## GIVEN INSTRUCTION
Write the data out again, exactly as given.

## DATA EXCERPT
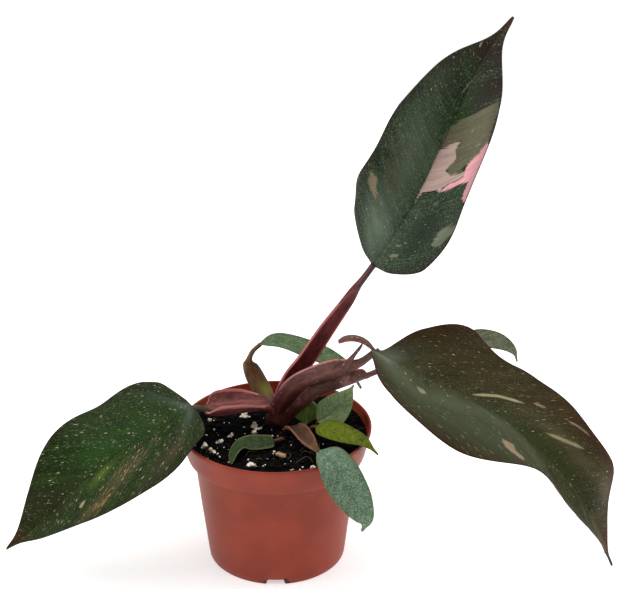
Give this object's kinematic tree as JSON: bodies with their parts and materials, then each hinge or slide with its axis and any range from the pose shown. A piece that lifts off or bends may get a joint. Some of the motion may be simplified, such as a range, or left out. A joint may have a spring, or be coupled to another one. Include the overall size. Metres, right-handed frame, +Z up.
{
  "type": "potted philodendron",
  "caption": "Young variegated philodendron with large drooping leaves on sheathed stalks, growing in a tapered plastic nursery pot of dark potting mix.",
  "frame": {"origin": "middle of the pot's underside, on the surface it stands on", "axes": "+Z up along the pot's axis; +X towards the side where the largest leaf hangs; -Y towards the front"},
  "size_m": [0.3736, 0.175, 0.3446],
  "materials": {
    "pot": "satin terracotta-coloured plastic",
    "mix": "dark moist potting mix",
    "perlite": "cream, rough",
    "bark": "rough bark",
    "root": "matt root",
    "stem": "dark purple, slightly shiny",
    "stalk": "burgundy, satin",
    "brown_stalk": "brown, matt",
    "leaf": "dark green, satin",
    "small_leaf": "fresh green, satin",
    "yellow_leaf": "yellow-green, satin"
  },
  "bodies": {
    "root": {"pot": "pot", "potting_mix": "mix", "main_stem": "stem", "root_1": "root", "root_2": "root", "root_3": "root", "root_4": "root", "root_5": "root", "left_stalk": "stalk", "top_stalk": "stalk", "right_stalk": "stalk", "back_right_stalk": "stalk", "back_left_stalk": "brown_stalk", "front_stalk": "brown_stalk", "yellow_leaf_stalk": "brown_stalk", "round_leaf_stalk": "brown_stalk", "curled_leaf_stalk": "brown_stalk", "rolled_leaf": "small_leaf", "top_leaf": "leaf", "left_leaf": "leaf", "right_leaf": "leaf", "back_left_leaf": "leaf", "back_right_leaf": "leaf", "front_leaf": "small_leaf", "yellow_leaf": "yellow_leaf", "round_leaf": "small_leaf", "curled_leaf": "small_leaf", "perlite_1": "perlite", "perlite_2": "perlite", "perlite_3": "perlite", "perlite_4": "perlite", "perlite_5": "perlite", "perlite_6": "perlite", "perlite_7": "perlite", "perlite_8": "perlite", "perlite_9": "perlite", "perlite_10": "perlite", "bark_chip": "bark"}
  },
  "joints": []
}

## RESPONSE TO THE EXERCISE
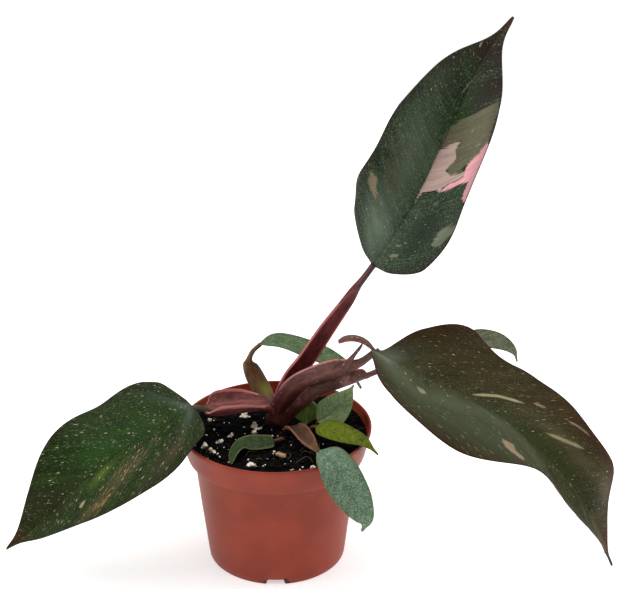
Give this object's kinematic tree as JSON: bodies with their parts and materials, then each hinge or slide with its axis and any range from the pose shown. A piece that lifts off or bends may get a joint. Some of the motion may be simplified, such as a range, or left out. A joint may have a spring, or be coupled to another one. Include the overall size. Metres, right-handed frame, +Z up.
{
  "type": "potted philodendron",
  "caption": "Young variegated philodendron with large drooping leaves on sheathed stalks, growing in a tapered plastic nursery pot of dark potting mix.",
  "frame": {"origin": "middle of the pot's underside, on the surface it stands on", "axes": "+Z up along the pot's axis; +X towards the side where the largest leaf hangs; -Y towards the front"},
  "size_m": [0.3736, 0.175, 0.3446],
  "materials": {
    "pot": "satin terracotta-coloured plastic",
    "mix": "dark moist potting mix",
    "perlite": "cream, rough",
    "bark": "rough bark",
    "root": "matt root",
    "stem": "dark purple, slightly shiny",
    "stalk": "burgundy, satin",
    "brown_stalk": "brown, matt",
    "leaf": "dark green, satin",
    "small_leaf": "fresh green, satin",
    "yellow_leaf": "yellow-green, satin"
  },
  "bodies": {
    "root": {"pot": "pot", "potting_mix": "mix", "main_stem": "stem", "root_1": "root", "root_2": "root", "root_3": "root", "root_4": "root", "root_5": "root", "left_stalk": "stalk", "top_stalk": "stalk", "right_stalk": "stalk", "back_right_stalk": "stalk", "back_left_stalk": "brown_stalk", "front_stalk": "brown_stalk", "yellow_leaf_stalk": "brown_stalk", "round_leaf_stalk": "brown_stalk", "curled_leaf_stalk": "brown_stalk", "rolled_leaf": "small_leaf", "top_leaf": "leaf", "left_leaf": "leaf", "right_leaf": "leaf", "back_left_leaf": "leaf", "back_right_leaf": "leaf", "front_leaf": "small_leaf", "yellow_leaf": "yellow_leaf", "round_leaf": "small_leaf", "curled_leaf": "small_leaf", "perlite_1": "perlite", "perlite_2": "perlite", "perlite_3": "perlite", "perlite_4": "perlite", "perlite_5": "perlite", "perlite_6": "perlite", "perlite_7": "perlite", "perlite_8": "perlite", "perlite_9": "perlite", "perlite_10": "perlite", "bark_chip": "bark"}
  },
  "joints": []
}